The latest Spotlight on Spinouts report (June 2026) from the UK’s prestigious Royal Academy of Engineering provides a comprehensive, data-driven analysis of Britain’s spinout ecosystem since 2010. It further assesses performance across headings including company creation, funding, sectoral focus and equity structures in both the UK and Europe. It shows the UK continues to lead Europe in spin-out value creation: Since 2010, about 2,000 spin-out companies have been created in the UK, generating 27,000 jobs, 70% of them after 2020, according to Royal Academy. Between them, these companies raised £17bn in equity investment over 3,788 deals struck between 2015 and 2024, and the combined enterprise value of these companies has grown 2.8-fold since 2020 to be worth about £49bn.
It also shows that 96% of that value comes directly from high-tech companies focused on technologies such as AI and quantum. And it finds that spin-outs progress to later funding stages at least as strongly as – and, frequently, more effectively than – the wider technology sector overall.
Universities such as Belfast, Brighton, Bristol, Cambridge, Edinburgh, Glasgow, Imperial (London), Liverpool, Manchester, Oxford, Surrey, Sussex and the University College London (UCL), plus many others, are listed amongst Europe’s top-25 institutions for the innovation relevance and value of their technology spin-out companies.
Furthermore, the new report confirms that British universities dominate the European high-technology and academic spin-out sector, with the University of Oxford at the top of the list for value creation, whilst ETH Zurich is in second place and the University of Cambridge is in third. Overall, the UK has particular strengths in technologies such as AI, cloud, data sovereignty, photonics, quantum computing, quantum cryptography, quantum sovereignty and semiconductors.

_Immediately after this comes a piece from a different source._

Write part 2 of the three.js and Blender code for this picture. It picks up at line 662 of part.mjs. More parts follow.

It is no exaggeration to claim that UK universities are increasingly vital to Britain’s entrepreneurial sector and, both interestingly and perhaps surprisingly, consistently invest more in commercial projects and provide broader support to spin-out startups than do universities in the US. UK university Technology Transfer Offices (TTOs) manage the commercialisation of academic research and facilitate the creation of spin-out companies by identifying market opportunities for intellectual property (IP) and support founder teams with their business planning.
They also find potential investors, negotiate IP licensing, usually with equity stakes of 10% to 25%, and recruit C-level staff for the new companies. Importantly, they often also provide early proof-of-concept funding. According to the British government, the goal of the TTOs is to translate and transform academic research into “high-growth, venture-backed companies while ensuring positive societal impact”.

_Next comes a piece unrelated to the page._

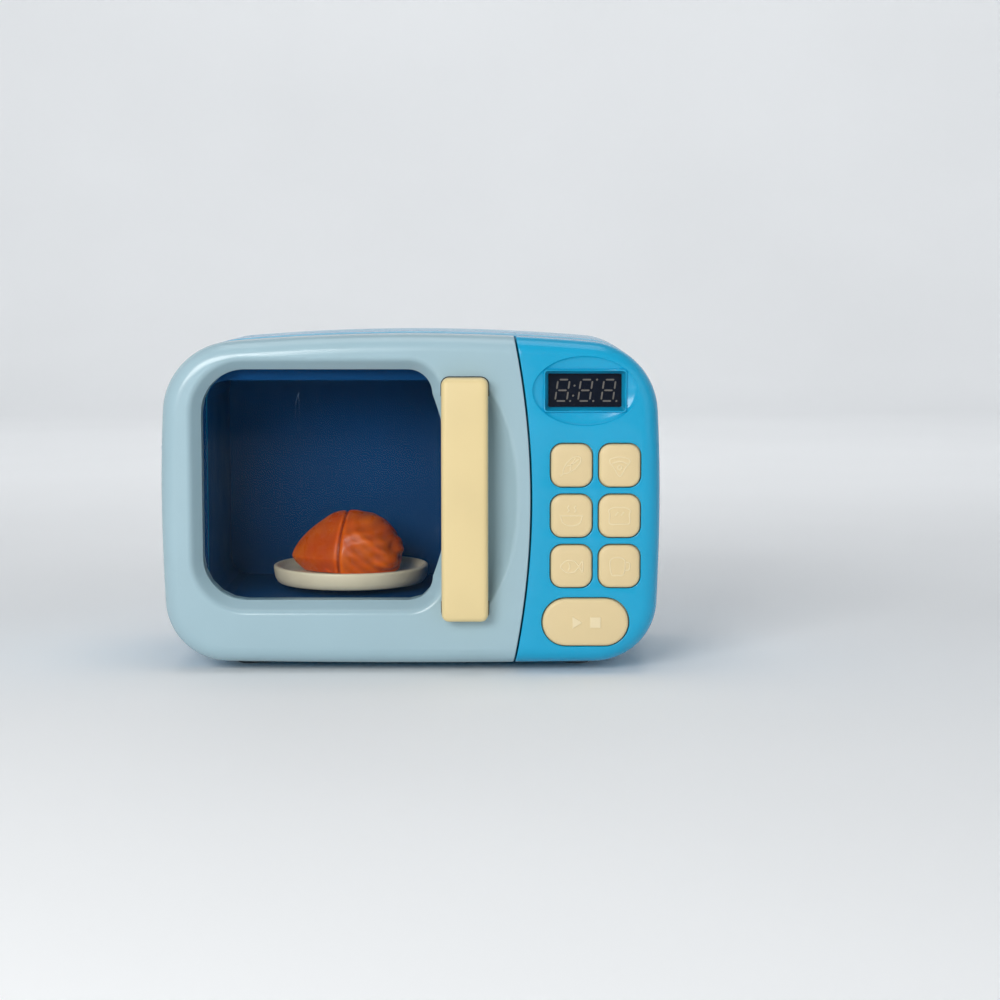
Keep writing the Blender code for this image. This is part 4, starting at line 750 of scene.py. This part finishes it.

In this regard, Britain differs markedly from the US where the prestigious universities, including the likes of Columbia, Cornell, Harvard, Stanford, MIT and Yale, have long-established and widespread links to the entrepreneurial environments and ecosystems in Silicon Valley and other technology incubation hotspots that foster and enable the rapid intellectual property (IP) licensing of new companies. However, they do not have their own venture funds or provide spin-outs with other business support. The UK does.
The European Union (EU) primarily supports the commercialisation of university spin-outs through the European Innovation Council (EIC), which falls under the aegis of the Horizon Europe programme. It provides funding, mentoring and venture-building services to help transition high-tech research from the laboratory into the market via various mechanisms, including financial grants for ‘early-stage validation’, equity investments and specialised support systems to translate research results into commercial business opportunities.
Simultaneously, the European Investment Fund (EIF) operates as a “fund of funds’ that supports technology transfer through investments in specialised venture capital outfits that focus on potential university spin-outs, rather than directly in the nascent businesses themselves, the intent being to encourage private investment. The EIF, which is part of the European Investment Bank Group, acts as a “cornerstone investor” in European technology transfer ecosystems, providing significant capital to accelerate the commercialisation of university spin-outs, particularly in deep tech and life sciences.
An emerging but evident trend amongst Britain’s smaller and lesser-known universities, seats of higher learning and research institutes – that, by their nature have fewer potential examples of commercialisable research available and are without the resources as individual entities to afford their own TTOs – is to collaborate and pool resources and expertise by sharing a TTO between them.
An example of this approach is the Wessex Regional Pilot scheme, a collaborative project funded by Research England to create a shared TTO model for use by universities in the south and south-western areas of England. Research England is a council of UK Research and Innovation (UKRI), a non-departmental public body sponsored by the UK’s Department of Science, Innovation and Technology (DSIT), which is responsible for overseeing the functions of UKRI in relation to university research and knowledge transfer in England.
The UK’s elite and exceptionally wealthy research-focused universities, such as Oxford and Cambridge, operate in another way, by investing heavily in their own technology transfer systems and infrastructures and fostering continuing, direct relationships with industries, companies and investors. This keeps them closely engaged with their own culture and goals and highly responsive to the priorities of spin-out investors.
Three years ago, the University Spin-out Investment Terms (USIT) Guide – the result of a collaboration between 10 universities – was first published. It provides a series of recommendations to standardise and speed up investment agreements between universities, founders and venture capitalist companies. A later UK government independent review of the university spin-out sector recommended the official adoption of the USIT guide and the result overall has been spectacularly impressive – as our upcoming articles on the subject will demonstrate.